DIRECTIVE:
Repeat the records exactly. Every line must match.
___
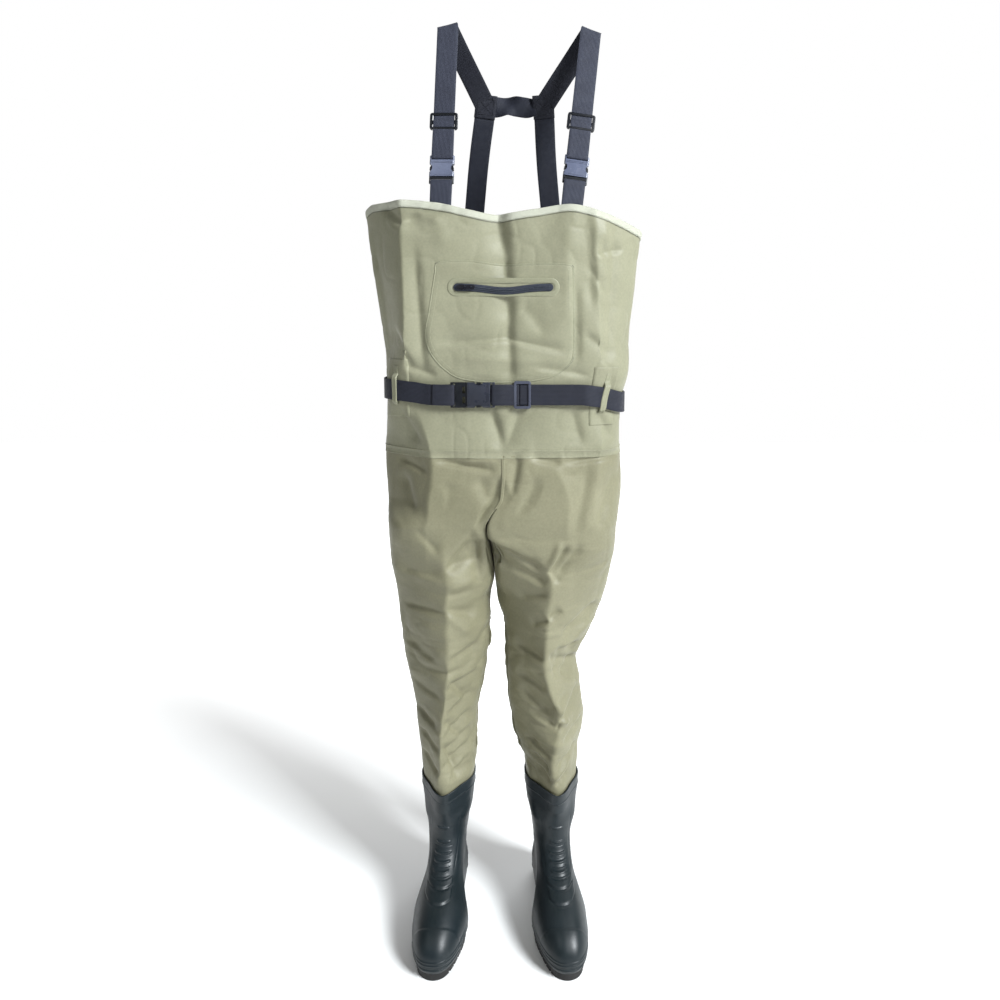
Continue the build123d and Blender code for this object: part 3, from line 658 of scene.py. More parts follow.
# Folds of the legs' fronts, as for the bib
LEG_FOLDS = {
    -1: [
        ((-172, 936), (-132, 905), 9, 6, 0.5), ((-118, 932), (-20, 918), 8, 7, 0.6),
        ((-60, 925), (-18, 930), 7, -4, 0.0), ((-6, 930), (-14, 850), 11, 9, 0.5),
        ((8, 868), (-30, 806), 10, 13, 0.6), ((-34, 800), (-92, 724), 16, 8, 0.5),
        ((-26, 776), (-40, 690), 14, 7, -0.4), ((-182, 827), (-106, 812), 9, 6, 0.6),
        ((-156, 806), (-114, 760), 11, 5, 0.5), ((-188, 716), (-112, 712), 9, 4, 0.5),
        ((-100, 728), (-22, 742), 12, 7, 0.6), ((-99, 690), (-34, 706), 14, -5, 0.3),
        ((-186, 640), (-110, 640), 9, 4, 0.5), ((-100, 650), (-46, 622), 11, 6, 0.5),
        ((-102, 640), (-60, 590), 10, -4, 0.3), ((-180, 560), (-120, 540), 12, 5, 0.5),
        ((-40, 560), (-98, 545), 11, 5, 0.4), ((-44, 500), (-104, 480), 10, 6, 0.5),
        ((-176, 480), (-116, 462), 10, 4, 0.4), ((-96, 500), (-62, 452), 9, 6, 0.5),
        ((-48, 460), (-96, 430), 10, 6, 0.5), ((-172, 420), (-124, 400), 9, 5, 0.5),
        ((-58, 420), (-108, 384), 9, 6, 0.5), ((-106, 420), (-70, 366), 8, 5, 0.5),
        ((-54, 386), (-100, 352), 8, 6, 0.5), ((-160, 376), (-118, 350), 8, 5, 0.4),
        ((-62, 350), (-112, 316), 7, 6, 0.5), ((-106, 368), (-84, 310), 7, 5, 0.5),
        ((-156, 330), (-122, 300), 7, 5, 0.4), ((-60, 322), (-96, 290), 7, 5, 0.5),
        ((-94, 340), (-78, 286), 8, 4, 0.3),
    ],
    1: [
        ((24, 930), (60, 905), 10, 9, 0.5), ((16, 925), (22, 850), 10, 10, 0.5),
        ((10, 880), (28, 800), 9, -6, 0.3), ((40, 900), (52, 820), 16, 9, -0.4),
        ((112, 926), (222, 936), 8, 7, 0.6), ((96, 920), (118, 880), 12, 7, 0.4),
        ((130, 905), (108, 800), 14, -7, 0.3), ((160, 900), (134, 790), 15, 7, 0.4),
        ((212, 900), (176, 830), 14, 6, 0.4), ((-18, 810), (60, 740), 11, -6, 0.4),
        ((-14, 780), (28, 716), 12, 8, 0.5), ((20, 770), (76, 716), 10, 6, 0.5),
        ((124, 770), (96, 720), 8, 9, 0.5), ((112, 780), (92, 724), 8, -5, 0.3),
        ((150, 770), (110, 712), 9, 5, 0.4), ((30, 722), (84, 694), 10, 6, 0.5),
        ((92, 724), (112, 700), 8, 5, 0.4), ((40, 660), (88, 676), 9, 5, 0.4),
        ((60, 610), (92, 624), 7, 6, 0.5), ((92, 626), (116, 640), 7, 6, 0.5),
        ((188, 640), (120, 590), 12, 8, 0.6), ((176, 600), (112, 556), 10, -5, 0.3),
        ((150, 560), (104, 560), 11, 7, 0.4), ((152, 520), (108, 540), 11, 6, 0.4),
        ((96, 560), (110, 506), 10, 6, 0.5), ((150, 530), (120, 500), 14, 9, 0.4),
        ((30, 560), (82, 545), 10, 5, 0.4), ((34, 500), (88, 478), 11, 7, 0.5),
        ((40, 470), (100, 424), 12, 8, 0.6), ((96, 470), (128, 420), 8, -6, 0.3),
        ((128, 440), (110, 400), 7, 8, 0.6), ((160, 470), (130, 430), 10, 6, 0.4),
        ((60, 430), (112, 404), 9, 6, 0.5), ((134, 412), (112, 418), 6, -6, 0.2),
        ((164, 400), (120, 370), 9, 6, 0.5), ((50, 372), (98, 340), 8, 7, 0.5),
        ((152, 352), (110, 322), 7, 7, 0.5), ((62, 340), (98, 308), 7, 7, 0.5),
        ((140, 330), (104, 296), 6, -5, 0.3), ((70, 314), (100, 284), 6, 6, 0.5),
        ((132, 306), (108, 280), 6, 6, 0.5), ((96, 330), (100, 280), 7, -4, 0.3),
    ],
}
CREASES = {
    -1: [(250, 116), (300, 116), (389, 115), (440, 108), (494, 101), (627, 99), (729, 103), (800, 116),
         (879, 126), (945, 122)],
    1: [(250, 101), (317, 101), (370, 108), (418, 117), (450, 108), (484, 94), (627, 90), (717, 92),
        (784, 43), (851, 24), (945, 20)],
}


def middle(z):
    """Where the two legs meet, to the wearer's right of the middle below the crotch."""
    return curve(z, [(560, 0), (600, -4), (631, -9), (673, -10), (700, -11), (740, -16), (785, -23), (812, -23),
                     (835, -12), (855, 1), (880, 5), (950, 5)])


def lean(p):
    """Moves the seam between the legs to the middle line."""
    p = p.copy()
    p[..., 0] += middle(p[..., 2]) * hump(p[..., 0], 0, 45.0)
    return p


def crotch_height(y):
    return curve(y, [(-104, CROTCH_FRONT), (-70, 806), (-25, 788), (20, 790), (60, 812), (104, CROTCH_BACK)])


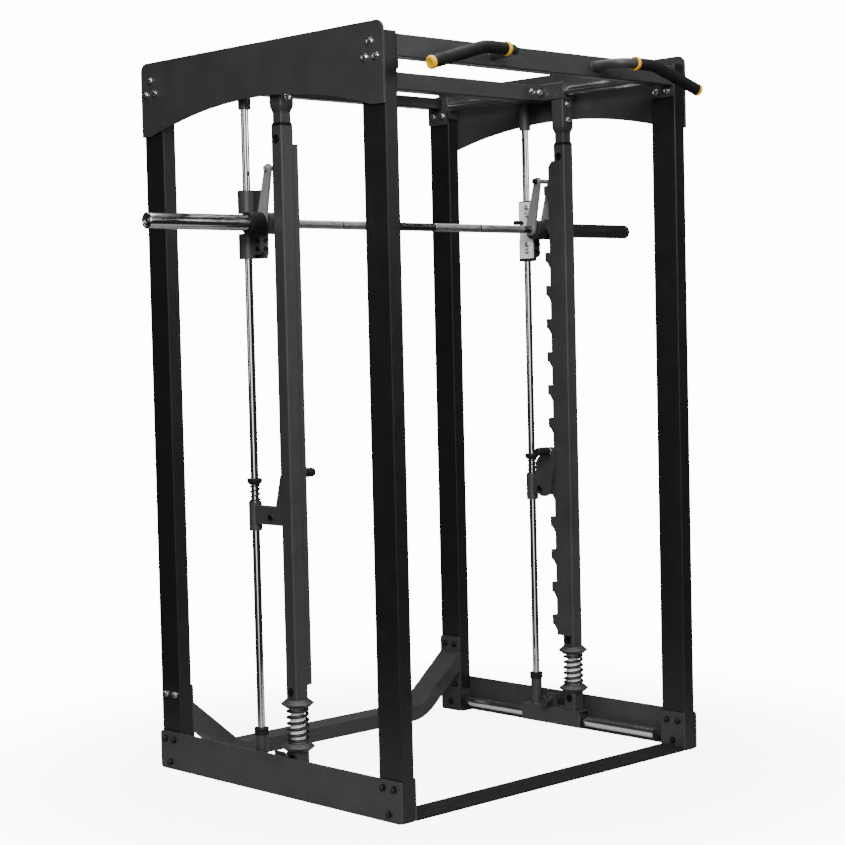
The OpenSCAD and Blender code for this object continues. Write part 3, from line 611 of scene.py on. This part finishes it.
def build_stop_bolts(side):
    """Black bolts on both ends of a latch pivot: on the boss of the stop's arm and on the lever."""
    lo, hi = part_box(side + "_safety_stop")
    outward = 1 if lo.x > 0 else -1
    outer_x, inner_x = (hi.x, lo.x) if outward > 0 else (lo.x, hi.x)
    y = hi.y - PIVOT_FROM_REAR
    z = lo.z + PIVOT_FROM_FOOT
    bm = bmesh.new()
    socket_bolt(bm, Vector((outer_x - outward * STOP_BOSS_IN, y, z)), (outward, 0, 0), 0.0095, 0.006, 0.2)
    socket_bolt(bm, Vector((inner_x, y, z)), (-outward, 0, 0), 0.011, 0.006, 0.6)
    piece(side + "_stop_bolts", bm, kind="black_bolt", body=side + "_stop", crease=BOLT_CREASE)


for side in SIDES:
    build_stop_bolts(side)


# ---- springs ----

def sweep(bm, centres, radii, sides, shape=None):
    """A closed tube along a line of points, round or with a radius for each angle."""
    rings = []
    normal = None
    for k, centre in enumerate(centres):
        before = centres[max(k - 1, 0)]
        after = centres[min(k + 1, len(centres) - 1)]
        tangent = (after - before).normalized()
        if normal is None:
            normal = tangent.orthogonal().normalized()
        normal = (normal - tangent * normal.dot(tangent)).normalized()
        binormal = tangent.cross(normal)
        ring = []
        for i in range(sides):
            angle = 2 * math.pi * i / sides
            r = radii[k] if shape is None else shape(angle, radii[k], k)
            ring.append(bm.verts.new(centre + (normal * math.cos(angle) + binormal * math.sin(angle)) * r))
        rings.append(ring)
    skin(bm, rings)
    bm.faces.new(list(reversed(rings[0])))
    bm.faces.new(rings[-1])


POINTS_PER_TURN = 28
FLAT_TURNS = 0.8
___
PROBLEM SOLUTION:
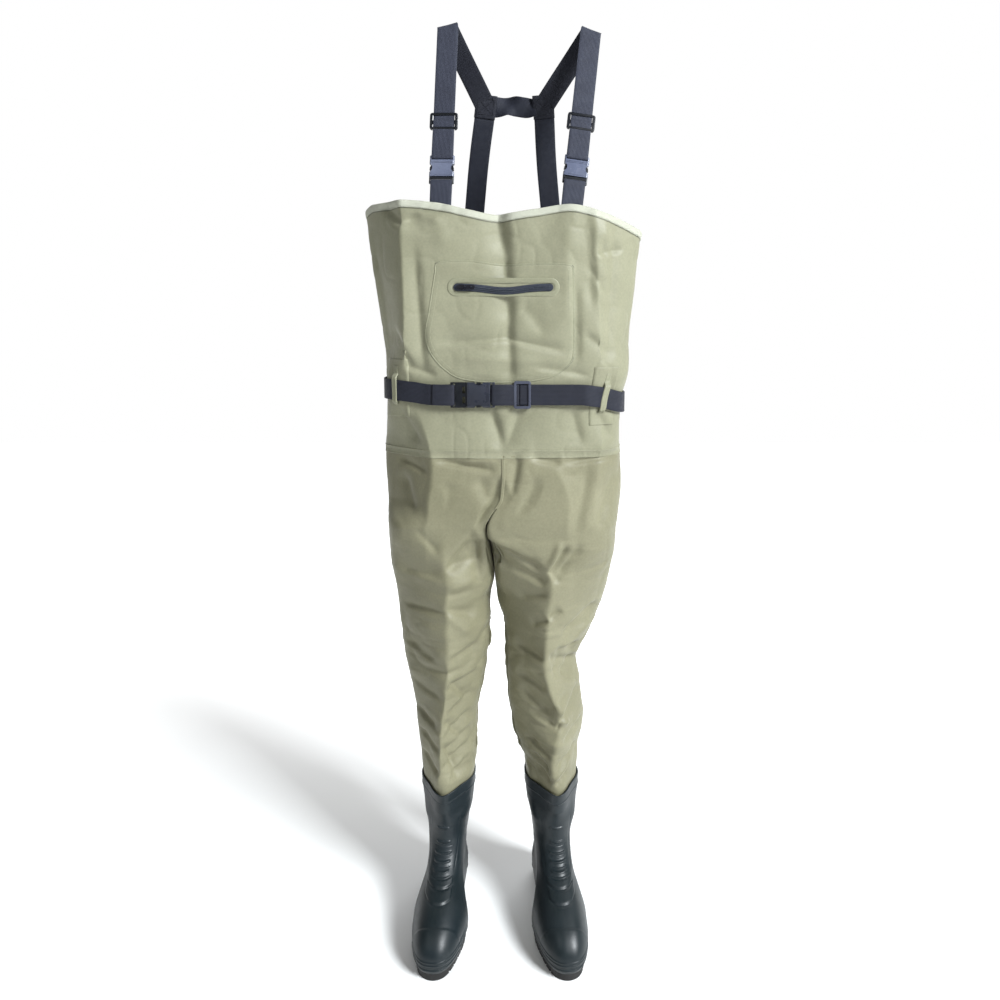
Continue the build123d and Blender code for this object: part 3, from line 658 of scene.py. More parts follow.
# Folds of the legs' fronts, as for the bib
LEG_FOLDS = {
    -1: [
        ((-172, 936), (-132, 905), 9, 6, 0.5), ((-118, 932), (-20, 918), 8, 7, 0.6),
        ((-60, 925), (-18, 930), 7, -4, 0.0), ((-6, 930), (-14, 850), 11, 9, 0.5),
        ((8, 868), (-30, 806), 10, 13, 0.6), ((-34, 800), (-92, 724), 16, 8, 0.5),
        ((-26, 776), (-40, 690), 14, 7, -0.4), ((-182, 827), (-106, 812), 9, 6, 0.6),
        ((-156, 806), (-114, 760), 11, 5, 0.5), ((-188, 716), (-112, 712), 9, 4, 0.5),
        ((-100, 728), (-22, 742), 12, 7, 0.6), ((-99, 690), (-34, 706), 14, -5, 0.3),
        ((-186, 640), (-110, 640), 9, 4, 0.5), ((-100, 650), (-46, 622), 11, 6, 0.5),
        ((-102, 640), (-60, 590), 10, -4, 0.3), ((-180, 560), (-120, 540), 12, 5, 0.5),
        ((-40, 560), (-98, 545), 11, 5, 0.4), ((-44, 500), (-104, 480), 10, 6, 0.5),
        ((-176, 480), (-116, 462), 10, 4, 0.4), ((-96, 500), (-62, 452), 9, 6, 0.5),
        ((-48, 460), (-96, 430), 10, 6, 0.5), ((-172, 420), (-124, 400), 9, 5, 0.5),
        ((-58, 420), (-108, 384), 9, 6, 0.5), ((-106, 420), (-70, 366), 8, 5, 0.5),
        ((-54, 386), (-100, 352), 8, 6, 0.5), ((-160, 376), (-118, 350), 8, 5, 0.4),
        ((-62, 350), (-112, 316), 7, 6, 0.5), ((-106, 368), (-84, 310), 7, 5, 0.5),
        ((-156, 330), (-122, 300), 7, 5, 0.4), ((-60, 322), (-96, 290), 7, 5, 0.5),
        ((-94, 340), (-78, 286), 8, 4, 0.3),
    ],
    1: [
        ((24, 930), (60, 905), 10, 9, 0.5), ((16, 925), (22, 850), 10, 10, 0.5),
        ((10, 880), (28, 800), 9, -6, 0.3), ((40, 900), (52, 820), 16, 9, -0.4),
        ((112, 926), (222, 936), 8, 7, 0.6), ((96, 920), (118, 880), 12, 7, 0.4),
        ((130, 905), (108, 800), 14, -7, 0.3), ((160, 900), (134, 790), 15, 7, 0.4),
        ((212, 900), (176, 830), 14, 6, 0.4), ((-18, 810), (60, 740), 11, -6, 0.4),
        ((-14, 780), (28, 716), 12, 8, 0.5), ((20, 770), (76, 716), 10, 6, 0.5),
        ((124, 770), (96, 720), 8, 9, 0.5), ((112, 780), (92, 724), 8, -5, 0.3),
        ((150, 770), (110, 712), 9, 5, 0.4), ((30, 722), (84, 694), 10, 6, 0.5),
        ((92, 724), (112, 700), 8, 5, 0.4), ((40, 660), (88, 676), 9, 5, 0.4),
        ((60, 610), (92, 624), 7, 6, 0.5), ((92, 626), (116, 640), 7, 6, 0.5),
        ((188, 640), (120, 590), 12, 8, 0.6), ((176, 600), (112, 556), 10, -5, 0.3),
        ((150, 560), (104, 560), 11, 7, 0.4), ((152, 520), (108, 540), 11, 6, 0.4),
        ((96, 560), (110, 506), 10, 6, 0.5), ((150, 530), (120, 500), 14, 9, 0.4),
        ((30, 560), (82, 545), 10, 5, 0.4), ((34, 500), (88, 478), 11, 7, 0.5),
        ((40, 470), (100, 424), 12, 8, 0.6), ((96, 470), (128, 420), 8, -6, 0.3),
        ((128, 440), (110, 400), 7, 8, 0.6), ((160, 470), (130, 430), 10, 6, 0.4),
        ((60, 430), (112, 404), 9, 6, 0.5), ((134, 412), (112, 418), 6, -6, 0.2),
        ((164, 400), (120, 370), 9, 6, 0.5), ((50, 372), (98, 340), 8, 7, 0.5),
        ((152, 352), (110, 322), 7, 7, 0.5), ((62, 340), (98, 308), 7, 7, 0.5),
        ((140, 330), (104, 296), 6, -5, 0.3), ((70, 314), (100, 284), 6, 6, 0.5),
        ((132, 306), (108, 280), 6, 6, 0.5), ((96, 330), (100, 280), 7, -4, 0.3),
    ],
}
CREASES = {
    -1: [(250, 116), (300, 116), (389, 115), (440, 108), (494, 101), (627, 99), (729, 103), (800, 116),
         (879, 126), (945, 122)],
    1: [(250, 101), (317, 101), (370, 108), (418, 117), (450, 108), (484, 94), (627, 90), (717, 92),
        (784, 43), (851, 24), (945, 20)],
}


def middle(z):
    """Where the two legs meet, to the wearer's right of the middle below the crotch."""
    return curve(z, [(560, 0), (600, -4), (631, -9), (673, -10), (700, -11), (740, -16), (785, -23), (812, -23),
                     (835, -12), (855, 1), (880, 5), (950, 5)])


def lean(p):
    """Moves the seam between the legs to the middle line."""
    p = p.copy()
    p[..., 0] += middle(p[..., 2]) * hump(p[..., 0], 0, 45.0)
    return p


def crotch_height(y):
    return curve(y, [(-104, CROTCH_FRONT), (-70, 806), (-25, 788), (20, 790), (60, 812), (104, CROTCH_BACK)])


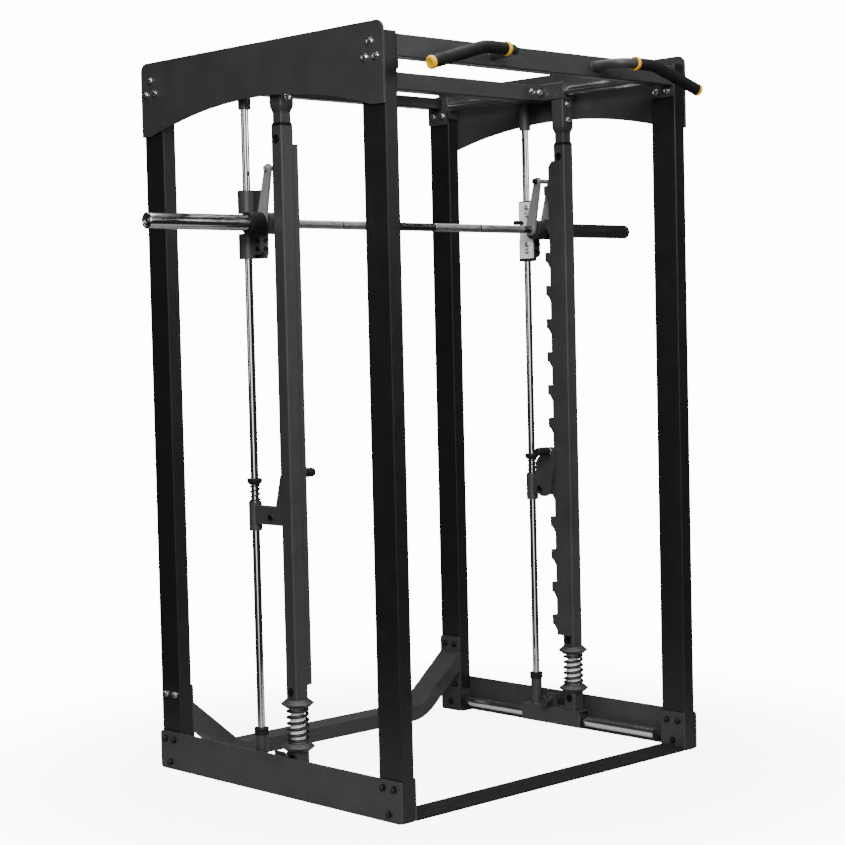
The OpenSCAD and Blender code for this object continues. Write part 3, from line 611 of scene.py on. This part finishes it.
def build_stop_bolts(side):
    """Black bolts on both ends of a latch pivot: on the boss of the stop's arm and on the lever."""
    lo, hi = part_box(side + "_safety_stop")
    outward = 1 if lo.x > 0 else -1
    outer_x, inner_x = (hi.x, lo.x) if outward > 0 else (lo.x, hi.x)
    y = hi.y - PIVOT_FROM_REAR
    z = lo.z + PIVOT_FROM_FOOT
    bm = bmesh.new()
    socket_bolt(bm, Vector((outer_x - outward * STOP_BOSS_IN, y, z)), (outward, 0, 0), 0.0095, 0.006, 0.2)
    socket_bolt(bm, Vector((inner_x, y, z)), (-outward, 0, 0), 0.011, 0.006, 0.6)
    piece(side + "_stop_bolts", bm, kind="black_bolt", body=side + "_stop", crease=BOLT_CREASE)


for side in SIDES:
    build_stop_bolts(side)


# ---- springs ----

def sweep(bm, centres, radii, sides, shape=None):
    """A closed tube along a line of points, round or with a radius for each angle."""
    rings = []
    normal = None
    for k, centre in enumerate(centres):
        before = centres[max(k - 1, 0)]
        after = centres[min(k + 1, len(centres) - 1)]
        tangent = (after - before).normalized()
        if normal is None:
            normal = tangent.orthogonal().normalized()
        normal = (normal - tangent * normal.dot(tangent)).normalized()
        binormal = tangent.cross(normal)
        ring = []
        for i in range(sides):
            angle = 2 * math.pi * i / sides
            r = radii[k] if shape is None else shape(angle, radii[k], k)
            ring.append(bm.verts.new(centre + (normal * math.cos(angle) + binormal * math.sin(angle)) * r))
        rings.append(ring)
    skin(bm, rings)
    bm.faces.new(list(reversed(rings[0])))
    bm.faces.new(rings[-1])


POINTS_PER_TURN = 28
FLAT_TURNS = 0.8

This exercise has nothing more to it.